Les enfants ayant été enrôlés ou utilisés dans des hostilités doivent être démobilisés ou de
quelque autre manière libérés des obligations militaires. Si nécessaire, les États accordent à ces
enfants toute l’assistance appropriée en vue de leur réadaptation physique et psychologique et de
leur réinsertion sociale.
PRINCIPE 38. RÉFORME DES LOIS ET DES INSTITUTIONS CONTRIBUANT
À L’IMPUNITÉ
Les lois, réglementations administratives et institutions qui contribuent aux violations des
droits de l’homme ou les légitiment doivent être abrogées ou abolies. En particulier, les
législations et les juridictions d’exception, quelles qu’elles soient, doivent être abrogées ou
abolies si elles portent atteinte aux libertés et droits fondamentaux tels que garantis par la
Déclaration universelle des droits de l’homme et le Pacte international relatif aux droits civils et
politiques.

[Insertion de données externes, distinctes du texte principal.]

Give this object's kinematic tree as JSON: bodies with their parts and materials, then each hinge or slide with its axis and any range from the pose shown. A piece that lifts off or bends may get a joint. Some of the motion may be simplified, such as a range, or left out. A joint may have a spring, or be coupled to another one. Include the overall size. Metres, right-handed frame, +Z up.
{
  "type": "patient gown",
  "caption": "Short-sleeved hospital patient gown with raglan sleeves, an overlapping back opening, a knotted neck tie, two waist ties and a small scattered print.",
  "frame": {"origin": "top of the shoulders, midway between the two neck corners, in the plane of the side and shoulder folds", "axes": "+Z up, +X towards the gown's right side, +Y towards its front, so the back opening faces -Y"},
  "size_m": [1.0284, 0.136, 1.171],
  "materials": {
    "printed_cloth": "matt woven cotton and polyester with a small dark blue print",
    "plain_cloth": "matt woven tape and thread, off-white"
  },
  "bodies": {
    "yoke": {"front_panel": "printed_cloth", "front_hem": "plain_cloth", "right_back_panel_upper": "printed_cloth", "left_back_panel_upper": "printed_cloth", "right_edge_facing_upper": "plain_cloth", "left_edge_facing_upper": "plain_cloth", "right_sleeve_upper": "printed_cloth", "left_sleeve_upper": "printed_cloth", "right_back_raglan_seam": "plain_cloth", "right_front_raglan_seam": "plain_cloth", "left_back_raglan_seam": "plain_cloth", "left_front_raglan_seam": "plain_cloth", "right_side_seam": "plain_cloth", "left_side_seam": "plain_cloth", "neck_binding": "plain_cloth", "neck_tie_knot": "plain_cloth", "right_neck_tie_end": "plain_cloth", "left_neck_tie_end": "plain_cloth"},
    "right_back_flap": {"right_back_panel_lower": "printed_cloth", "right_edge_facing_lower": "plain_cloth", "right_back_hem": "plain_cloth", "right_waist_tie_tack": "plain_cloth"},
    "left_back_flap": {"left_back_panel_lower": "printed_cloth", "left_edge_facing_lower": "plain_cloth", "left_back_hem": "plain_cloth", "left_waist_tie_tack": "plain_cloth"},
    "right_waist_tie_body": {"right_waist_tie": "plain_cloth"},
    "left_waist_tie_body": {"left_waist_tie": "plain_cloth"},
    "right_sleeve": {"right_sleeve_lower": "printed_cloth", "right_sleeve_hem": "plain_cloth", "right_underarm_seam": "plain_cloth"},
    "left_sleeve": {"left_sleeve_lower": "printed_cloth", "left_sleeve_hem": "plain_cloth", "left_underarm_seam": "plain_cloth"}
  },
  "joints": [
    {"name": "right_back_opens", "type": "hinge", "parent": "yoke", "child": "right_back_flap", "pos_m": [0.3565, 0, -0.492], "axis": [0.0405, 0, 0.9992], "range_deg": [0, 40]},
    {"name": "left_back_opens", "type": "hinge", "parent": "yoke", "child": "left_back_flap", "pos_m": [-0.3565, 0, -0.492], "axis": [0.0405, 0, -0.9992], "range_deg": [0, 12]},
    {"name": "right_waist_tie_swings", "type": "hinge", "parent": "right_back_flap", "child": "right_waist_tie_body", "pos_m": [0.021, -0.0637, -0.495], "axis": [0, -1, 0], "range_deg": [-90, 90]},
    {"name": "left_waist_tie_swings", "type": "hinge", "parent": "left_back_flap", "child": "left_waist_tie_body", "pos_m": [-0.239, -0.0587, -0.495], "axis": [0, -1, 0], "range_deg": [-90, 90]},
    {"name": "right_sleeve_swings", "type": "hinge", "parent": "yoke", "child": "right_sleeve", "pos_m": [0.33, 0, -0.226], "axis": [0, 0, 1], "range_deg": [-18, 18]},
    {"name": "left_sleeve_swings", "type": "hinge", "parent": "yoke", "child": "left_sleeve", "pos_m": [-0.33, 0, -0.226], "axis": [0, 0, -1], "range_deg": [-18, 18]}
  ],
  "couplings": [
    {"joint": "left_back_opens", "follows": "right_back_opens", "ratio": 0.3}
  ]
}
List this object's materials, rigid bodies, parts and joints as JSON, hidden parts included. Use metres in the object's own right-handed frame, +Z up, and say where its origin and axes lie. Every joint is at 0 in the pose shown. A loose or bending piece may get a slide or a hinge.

Les mesures législatives nécessaires à la protection des droits de l’homme et à la
sauvegarde des institutions et des processus démocratiques doivent être adoptées.
Afin de jeter les bases de ces réformes, pendant les périodes de rétablissement de la
démocratie ou de la paix et/ou de transition vers celles-ci, les États devraient revoir de fond en
comble leur législation et leur réglementation administrative.